CONS: (Does NOT include step accuracy.)
- Bluetooth: When I first got my device it had to update as I was setting it up. This screwed up my phone and I had to restart the setup process multiple times to get it to work right. I think it'd be better if this could plug into the computer and interact with software from there. It charges via USB, why not interact with a PC? (Seriously, I get that smart phones are popular, but they are not quite on the level of regular computers yet, let's not go crazy.) The Bluetooth is slow and might fail if the phone is moving around too much.
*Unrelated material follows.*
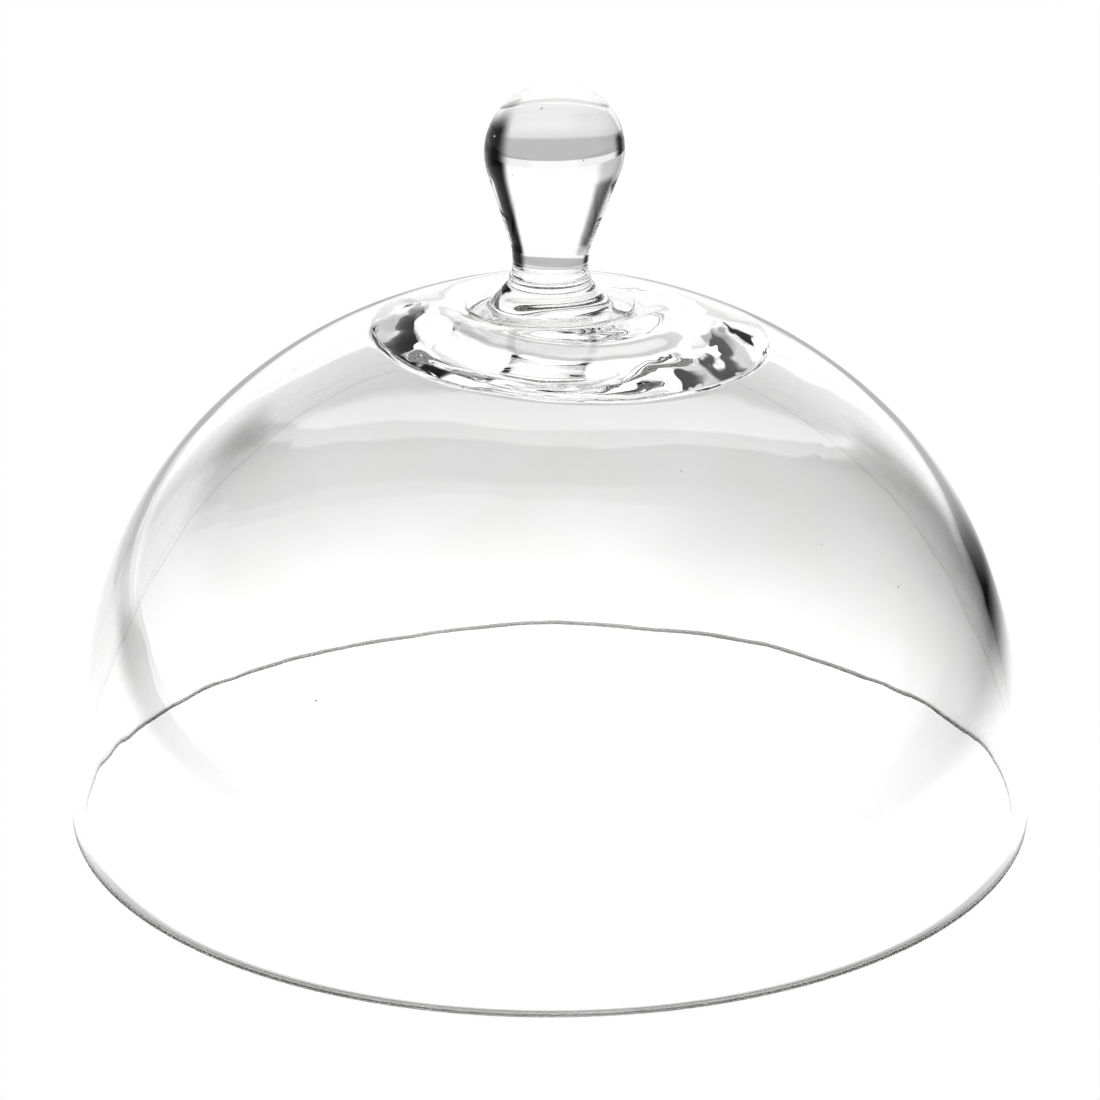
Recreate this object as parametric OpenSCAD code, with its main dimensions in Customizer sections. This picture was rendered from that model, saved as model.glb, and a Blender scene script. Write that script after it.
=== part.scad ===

It takes a while to get used to, but the device will eventually sync, if it doesn't by the end of the day do it manually and hold the phone very still over the device.
- App: The app is buggy, it crashes a lot and is generally slow to load. It's much easier to just look at your online profile through a normal browser on a normal computer.
- The sun: You can't see the display outdoors during the day, not even if you put your hand over it and squint. The display totally fails against the sun and it's impossible to read with a bit of glare. If you're inside or if it's dark, it looks great, but don't count on looking at your step count right after an outdoor run, wait until you get inside.